A group of employees started the Palestinian Support group after Oct. 7, drawing hundreds of members, where they shared personal experiences, as well as information about the conflict and suggestions on where to donate for aid.
Early on, several Jewish employees argued in the L’Chaim chat that the Palestinian Support chat contained offensive posts. A TikTok executive reprimanded those employees for unfair reactions to colleagues seeking a safe space, saying, “Where inappropriate content is posted on Lark channels, there are a bunch of folks working hard to get things taken down behind the scenes.”
Some Israeli employees then made another chat called the Israeli Support group, which also drew hundreds of employees. TikTok appears to have managers overseeing conversations in each of the groups, based on screenshots shared with The New York Times, although the groups are not considered officially approved by the company.
Mr. Herscowitz compiled a memo in December about what he and several other colleagues in the Israel office viewed as offensive posts in the Palestinian Support group, as well as his issues with ads, and sent it to a group of top TikTok executives, including Adam Presser, its head of operations who was recently promoted to oversee the company’s trust and safety division.
The memo, which he said circulated among more than 20 employees, showed that one group member had shared a post that said, “Get you a friend that loves you the way Yemen loves Palestine,” which appeared to condone the Houthi militia attacks, and another shared information on how to support the boycott, divestment and sanctions movement targeting Israel. TikTok said that these posts were removed quickly after they were flagged, sometimes within minutes.
Mr. Herscowitz said that he had a couple of conversations with an executive in response to his memo but that he felt largely ignored. TikTok said that multiple leaders made good-faith efforts to address Mr. Herscowitz’s concerns and that it took action on several items he flagged.

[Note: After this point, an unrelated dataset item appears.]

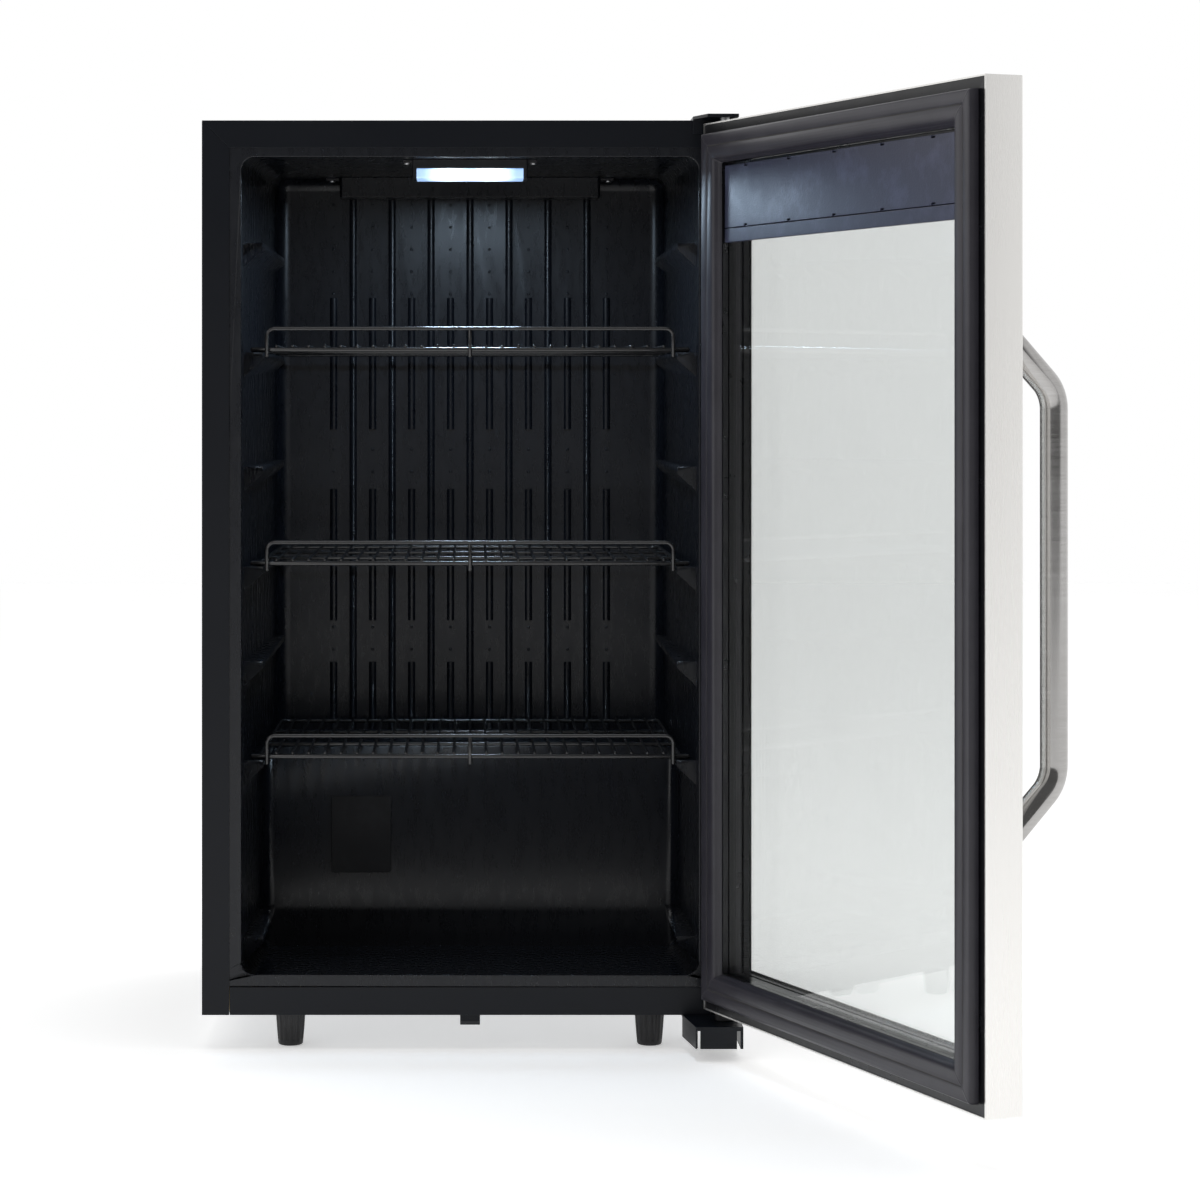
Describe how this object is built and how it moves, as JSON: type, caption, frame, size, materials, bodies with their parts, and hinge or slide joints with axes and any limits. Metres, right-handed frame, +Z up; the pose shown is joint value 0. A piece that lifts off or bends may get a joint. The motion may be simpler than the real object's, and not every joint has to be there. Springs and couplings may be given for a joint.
{
  "type": "mini fridge",
  "caption": "Compact glass-door drinks cooler with a stainless-framed hinged door, bar handle, sliding wire shelves, lamp and rear condenser.",
  "frame": {"origin": "on the floor, under the middle of the cabinet", "axes": "+Z up, -Y out of the cabinet's front, +X towards the hinge side"},
  "size_m": [0.6856, 0.8985, 0.8192],
  "materials": {
    "painted_steel": "satin",
    "zinc_steel": "satin",
    "black_liner": "gloss",
    "frame_plastic": "satin",
    "header_plastic": "satin",
    "grey_rubber": "matte",
    "foam": "matte",
    "sheet_aluminium": "satin",
    "lamp_white": "satin",
    "lamp_glow": "satin",
    "circuit_board": "satin",
    "black_steel": "satin",
    "iron": "matte",
    "black_plastic": "matte",
    "black_rubber": "matte",
    "magnet": "matte",
    "copper": "satin",
    "stainless": "brushed",
    "clear_glass": "gloss",
    "coated_wire": "gloss"
  },
  "bodies": {
    "cabinet": {"base_pan": "zinc_steel", "bottom_front_rail": "painted_steel", "bottom_hinge_bracket": "painted_steel", "capillary_tube": "copper", "ceiling_duct_cover": "black_liner", "compartment_panel": "zinc_steel", "compressor_bolts": "zinc_steel", "compressor_core": "iron", "compressor_deck": "zinc_steel", "compressor_grommets": "black_rubber", "compressor_shell": "black_steel", "condenser_clips": "zinc_steel", "condenser_tube": "black_steel", "condenser_wires": "black_steel", "cord_gland": "black_plastic", "discharge_tube": "copper", "drain_tube": "black_plastic", "drip_tray": "black_plastic", "evaporator_plate": "sheet_aluminium", "filter_drier": "copper", "front_clip": "painted_steel", "hinge_pins": "zinc_steel", "hinge_screws": "zinc_steel", "hinge_spacer": "black_plastic", "hump_cover": "black_liner", "inner_liner": "black_liner", "insulation_foam": "foam", "lamp_board": "circuit_board", "lamp_housing": "lamp_white", "lamp_lens": "lamp_glow", "left_side_panel": "painted_steel", "liner_screws": "zinc_steel", "rear_feet": "black_plastic", "rear_panel": "zinc_steel", "relay_cover": "black_plastic", "right_side_panel": "painted_steel", "suction_tube": "copper", "terminal_box": "black_plastic", "top_hinge_bracket": "painted_steel", "top_panel": "painted_steel"},
    "door": {"door_skin": "stainless", "door_frame": "frame_plastic", "inner_glass": "clear_glass", "outer_glass": "clear_glass", "glass_spacer": "frame_plastic", "door_gasket": "grey_rubber", "gasket_magnets": "magnet", "header_cover": "header_plastic", "control_board": "circuit_board", "hinge_bushes": "black_plastic", "handle_bar": "stainless", "handle_screws": "zinc_steel"},
    "top_shelf": {"shelf_1_deck": "coated_wire", "shelf_1_rail": "coated_wire"},
    "middle_shelf": {"shelf_2_deck": "coated_wire", "shelf_2_rail": "coated_wire"},
    "bottom_shelf": {"shelf_3_deck": "coated_wire", "shelf_3_rail": "coated_wire"},
    "left_foot": {"front_left_foot": "black_plastic"},
    "right_foot": {"front_right_foot": "black_plastic"}
  },
  "joints": [
    {"name": "door_hinge", "type": "hinge", "parent": "cabinet", "child": "door", "pos_m": [0.2215, -0.2355, 0.424], "axis": [0, 0, 1], "range_deg": [-112, 8]},
    {"name": "top_shelf_slide", "type": "slide", "parent": "cabinet", "child": "top_shelf", "axis": [0, -1, 0], "range_m": [0, 0.28]},
    {"name": "middle_shelf_slide", "type": "slide", "parent": "cabinet", "child": "middle_shelf", "axis": [0, -1, 0], "range_m": [0, 0.28]},
    {"name": "bottom_shelf_slide", "type": "slide", "parent": "cabinet", "child": "bottom_shelf", "axis": [0, -1, 0], "range_m": [0, 0.28]},
    {"name": "left_foot_turn", "type": "hinge", "parent": "cabinet", "child": "left_foot", "pos_m": [-0.1585, -0.1875, 0.015], "axis": [0, 0, 1], "continuous": true},
    {"name": "right_foot_turn", "type": "hinge", "parent": "cabinet", "child": "right_foot", "pos_m": [0.1585, -0.1875, 0.015], "axis": [0, 0, 1], "continuous": true}
  ]
}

Last month, the Palestinian Support group removed nearly all its members who were Jewish or who had ties to the Israeli Support group and became invitation-only, according to screenshots from both groups. Several staff members argued that they were removed because they were Jewish and filed complaints of discrimination to TikTok’s ethics office, according to three of the employees. TikTok said, “We offer a way to report concerns anonymously and investigate all reports.”
The decision was made by employees who run the group. The Times reached out to six people listed as members of the Palestinian Support group. None responded to a request for comment. The Palestinian Support group moderators told members that they removed certain colleagues to “provide a better sense of security to this community” and minimize “the feeling of being monitored by people who may not have positive intent,” one screenshot showed.
Mr. Herscowitz said he was also concerned that TikTok applied its ad policies inconsistently. The company rejected ads featuring Israeli hostages last year, saying they violated guidelines around showing scenes of war. But he said the company accepted ads from humanitarian aid groups seeking donations that showed destruction in Gaza.
TikTok said it updated its rules this year so that ads for humanitarian campaigns can run even if they refer to war or depict victims of war. The company said it had run ads from the Israeli Red Cross and others that show hostage victims.
Gabe Zichermann, who consults on corporate culture and employee engagement, said that many companies were grappling with intense internal dialogue that they had not dealt with before.
“The Israeli-Hamas is creating novel problems, and companies are definitely dealing with it in different ways,” he said.
Nadav Gavrielov contributed reporting.